## Collected data
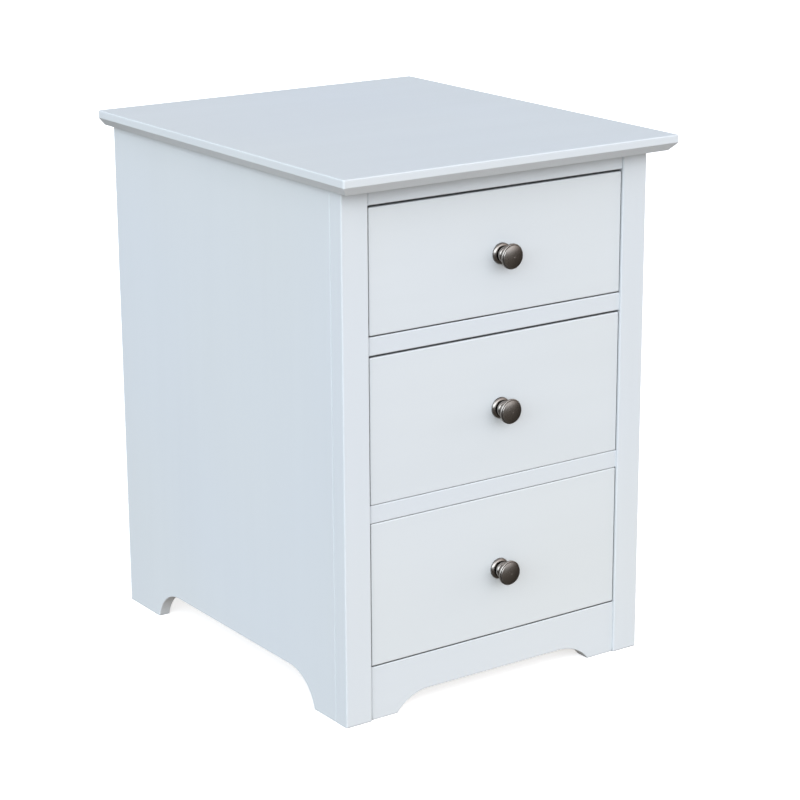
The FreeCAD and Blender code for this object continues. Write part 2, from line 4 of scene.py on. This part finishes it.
import bpy
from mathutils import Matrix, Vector

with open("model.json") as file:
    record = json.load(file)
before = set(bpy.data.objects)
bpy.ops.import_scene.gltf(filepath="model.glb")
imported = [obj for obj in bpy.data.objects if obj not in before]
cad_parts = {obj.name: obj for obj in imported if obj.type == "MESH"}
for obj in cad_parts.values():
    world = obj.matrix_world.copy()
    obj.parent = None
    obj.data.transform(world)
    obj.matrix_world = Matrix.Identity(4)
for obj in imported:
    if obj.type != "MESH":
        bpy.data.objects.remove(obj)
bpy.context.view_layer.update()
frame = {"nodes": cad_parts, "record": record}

# Camera, in metres and degrees: the yaw is from +Y towards +X
CAMERA_PLACE = (-1.6604, -2.4300, 1.1730)
CAMERA_YAW = 35.764
CAMERA_PITCH = -16.416
CAMERA_LENS_MM = 108.93
CAMERA_SENSOR_MM = 36.0
CAMERA_SHIFT = (-0.05, 0.0)

# Studio surround, linear colour and brightness: a broad light at the front left, a warmer one high
# in front, a dim dome overhead and the glow of the ground. Glossy surfaces see only the share
# GROUND_SHEEN of that glow, as over a dark studio floor. The gains scale the patterns of the first
# two lights, which alone peak at about 0.10 and 0.22. The fill lamps are (azimuth, strength).
CORNER_LIGHT = (2.78, 3.20, 3.58)
CORNER_GAIN = 13.5
FRONT_LIGHT = (0.80, 0.44, 0.20)
FRONT_GAIN = 4.0
DOME_LIGHT = (0.49, 0.53, 0.62)
GROUND_GLOW = (0.43, 0.375, 0.33)
GROUND_SHEEN = 0.40
HORIZON_BLUR = 0.06
BACKDROP_STRENGTH = 1.3
FILL_LAMPS = {"right_fill": (0.0, 2.0), "back_fill": (90.0, 2.2)}
FILL_ELEVATION = 6.0
FILL_SOFTNESS = 50.0

# Colours, linear
PAINT_COLOUR = (0.602, 0.636, 0.658)
COOL_SHIFT = (0.990, 1.0, 1.014)
CREAM_SHIFT = (1.008, 1.002, 0.972)
# Painted shade in narrow gaps: the dark colour, how far the gap test reaches in metres, and the
# share of open air above which no shade is painted
GAP_SHADE_COLOUR = (0.10, 0.10, 0.10)
GAP_SHADE_REACH = 0.006
GAP_SHADE_END = 0.62
HARDWOOD_LIGHT = (0.66, 0.47, 0.27)
HARDWOOD_DARK = (0.50, 0.32, 0.16)
PLYWOOD_LIGHT = (0.70, 0.53, 0.33)
PLYWOOD_DARK = (0.55, 0.38, 0.21)
RAW_LIGHT = (0.62, 0.45, 0.27)
RAW_DARK = (0.46, 0.31, 0.17)
END_GRAIN_LIGHT = 0.9
END_GRAIN_SHADE = 0.62
BOARD_EDGE_RADIUS = 0.0008
PEWTER_DARK = (0.030, 0.026, 0.028)
PEWTER_LIGHT = (0.34, 0.315, 0.29)
PEWTER_RIM_TINT = (0.35, 0.33, 0.31)
# Reach in metres of the knob's darkening in hollows: real patina in its grooves, and painted shade
# where the flange meets the drawer front
PATINA_AND_SHADE_REACH = 0.0035
ZINC_COLOUR = (0.66, 0.67, 0.69)
SCREW_COLOUR = (0.52, 0.50, 0.45)
ZINC_METALLIC = 0.55
CRYSTAL_SHADE = 0.93
FLOOR_COLOUR = (0.9, 0.9, 0.9)
FLOOR_GLOW = 0.5
FLOOR_HALF_WIDTH = 30.0

# Depth of each finish's fine relief, in metres
PAINT_RELIEF = 0.00006
WOOD_RELIEF = 0.00008
PEWTER_RELIEF = 0.00002
STEEL_RELIEF = 0.00003
FLOOR_RELIEF = 0.0001


# Node-tree helpers

def new_material(name):
    material = bpy.data.materials.new(name)
    material.use_nodes = True
    material.node_tree.nodes.clear()
    return material


def add(tree, kind, links=None, values=None, **settings):
    """New node with its settings, plain input values, and links from other nodes' outputs."""
    node = tree.nodes.new(kind)
    for name, value in settings.items():
        setattr(node, name, value)
    for name, value in (values or {}).items():
        node.inputs[name].default_value = value
    for name, output in (links or {}).items():
        tree.links.new(output, node.inputs[name])
    return node


def feed(tree, socket, value):
    """Sets an input from a number, a colour or another node's output."""
    if isinstance(value, (int, float)):
        socket.default_value = value
    elif isinstance(value, tuple):
        socket.default_value = (*value, 1.0)
    else:
        tree.links.new(value, socket)


def math_node(tree, operation, first, second):
    """Output of a two-input sum, product and so on. Each input is an output socket or a number."""
    node = add(tree, "ShaderNodeMath", operation=operation)
    feed(tree, node.inputs[0], first)
    feed(tree, node.inputs[1], second)
    return node.outputs[0]


def stretched(tree, scale):
    """Position on the piece in metres, multiplied by scale along each axis."""
    place = add(tree, "ShaderNodeTexCoord")
    return add(tree, "ShaderNodeVectorMath", {0: place.outputs["Object"]}, {1: scale},
               operation="MULTIPLY").outputs[0]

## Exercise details
Output all of the data above without any alteration.

## Task result
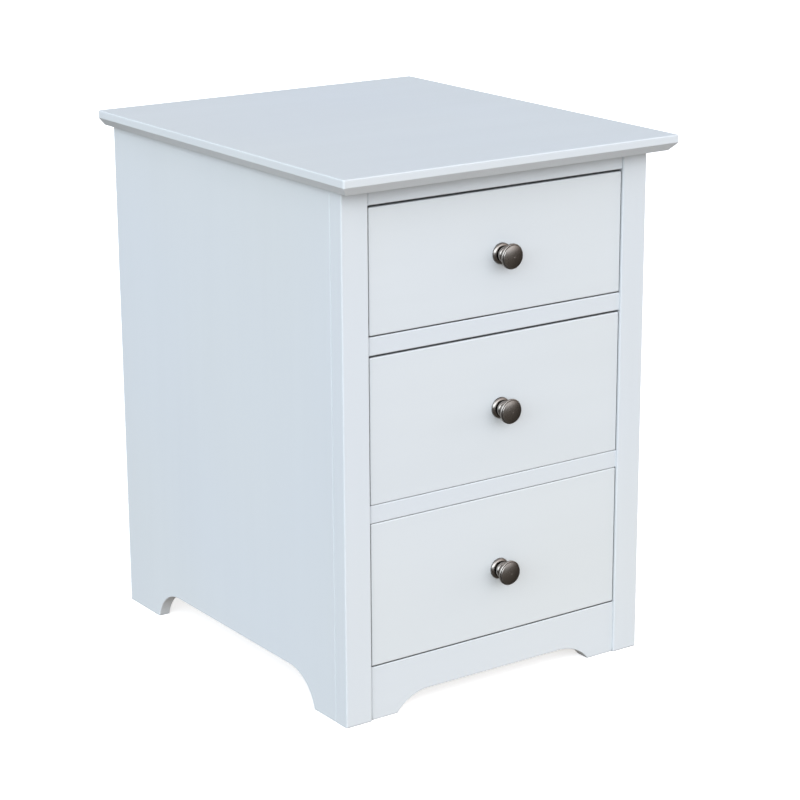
The FreeCAD and Blender code for this object continues. Write part 2, from line 4 of scene.py on. This part finishes it.
import bpy
from mathutils import Matrix, Vector

with open("model.json") as file:
    record = json.load(file)
before = set(bpy.data.objects)
bpy.ops.import_scene.gltf(filepath="model.glb")
imported = [obj for obj in bpy.data.objects if obj not in before]
cad_parts = {obj.name: obj for obj in imported if obj.type == "MESH"}
for obj in cad_parts.values():
    world = obj.matrix_world.copy()
    obj.parent = None
    obj.data.transform(world)
    obj.matrix_world = Matrix.Identity(4)
for obj in imported:
    if obj.type != "MESH":
        bpy.data.objects.remove(obj)
bpy.context.view_layer.update()
frame = {"nodes": cad_parts, "record": record}

# Camera, in metres and degrees: the yaw is from +Y towards +X
CAMERA_PLACE = (-1.6604, -2.4300, 1.1730)
CAMERA_YAW = 35.764
CAMERA_PITCH = -16.416
CAMERA_LENS_MM = 108.93
CAMERA_SENSOR_MM = 36.0
CAMERA_SHIFT = (-0.05, 0.0)

# Studio surround, linear colour and brightness: a broad light at the front left, a warmer one high
# in front, a dim dome overhead and the glow of the ground. Glossy surfaces see only the share
# GROUND_SHEEN of that glow, as over a dark studio floor. The gains scale the patterns of the first
# two lights, which alone peak at about 0.10 and 0.22. The fill lamps are (azimuth, strength).
CORNER_LIGHT = (2.78, 3.20, 3.58)
CORNER_GAIN = 13.5
FRONT_LIGHT = (0.80, 0.44, 0.20)
FRONT_GAIN = 4.0
DOME_LIGHT = (0.49, 0.53, 0.62)
GROUND_GLOW = (0.43, 0.375, 0.33)
GROUND_SHEEN = 0.40
HORIZON_BLUR = 0.06
BACKDROP_STRENGTH = 1.3
FILL_LAMPS = {"right_fill": (0.0, 2.0), "back_fill": (90.0, 2.2)}
FILL_ELEVATION = 6.0
FILL_SOFTNESS = 50.0

# Colours, linear
PAINT_COLOUR = (0.602, 0.636, 0.658)
COOL_SHIFT = (0.990, 1.0, 1.014)
CREAM_SHIFT = (1.008, 1.002, 0.972)
# Painted shade in narrow gaps: the dark colour, how far the gap test reaches in metres, and the
# share of open air above which no shade is painted
GAP_SHADE_COLOUR = (0.10, 0.10, 0.10)
GAP_SHADE_REACH = 0.006
GAP_SHADE_END = 0.62
HARDWOOD_LIGHT = (0.66, 0.47, 0.27)
HARDWOOD_DARK = (0.50, 0.32, 0.16)
PLYWOOD_LIGHT = (0.70, 0.53, 0.33)
PLYWOOD_DARK = (0.55, 0.38, 0.21)
RAW_LIGHT = (0.62, 0.45, 0.27)
RAW_DARK = (0.46, 0.31, 0.17)
END_GRAIN_LIGHT = 0.9
END_GRAIN_SHADE = 0.62
BOARD_EDGE_RADIUS = 0.0008
PEWTER_DARK = (0.030, 0.026, 0.028)
PEWTER_LIGHT = (0.34, 0.315, 0.29)
PEWTER_RIM_TINT = (0.35, 0.33, 0.31)
# Reach in metres of the knob's darkening in hollows: real patina in its grooves, and painted shade
# where the flange meets the drawer front
PATINA_AND_SHADE_REACH = 0.0035
ZINC_COLOUR = (0.66, 0.67, 0.69)
SCREW_COLOUR = (0.52, 0.50, 0.45)
ZINC_METALLIC = 0.55
CRYSTAL_SHADE = 0.93
FLOOR_COLOUR = (0.9, 0.9, 0.9)
FLOOR_GLOW = 0.5
FLOOR_HALF_WIDTH = 30.0

# Depth of each finish's fine relief, in metres
PAINT_RELIEF = 0.00006
WOOD_RELIEF = 0.00008
PEWTER_RELIEF = 0.00002
STEEL_RELIEF = 0.00003
FLOOR_RELIEF = 0.0001


# Node-tree helpers

def new_material(name):
    material = bpy.data.materials.new(name)
    material.use_nodes = True
    material.node_tree.nodes.clear()
    return material


def add(tree, kind, links=None, values=None, **settings):
    """New node with its settings, plain input values, and links from other nodes' outputs."""
    node = tree.nodes.new(kind)
    for name, value in settings.items():
        setattr(node, name, value)
    for name, value in (values or {}).items():
        node.inputs[name].default_value = value
    for name, output in (links or {}).items():
        tree.links.new(output, node.inputs[name])
    return node


def feed(tree, socket, value):
    """Sets an input from a number, a colour or another node's output."""
    if isinstance(value, (int, float)):
        socket.default_value = value
    elif isinstance(value, tuple):
        socket.default_value = (*value, 1.0)
    else:
        tree.links.new(value, socket)


def math_node(tree, operation, first, second):
    """Output of a two-input sum, product and so on. Each input is an output socket or a number."""
    node = add(tree, "ShaderNodeMath", operation=operation)
    feed(tree, node.inputs[0], first)
    feed(tree, node.inputs[1], second)
    return node.outputs[0]


def stretched(tree, scale):
    """Position on the piece in metres, multiplied by scale along each axis."""
    place = add(tree, "ShaderNodeTexCoord")
    return add(tree, "ShaderNodeVectorMath", {0: place.outputs["Object"]}, {1: scale},
               operation="MULTIPLY").outputs[0]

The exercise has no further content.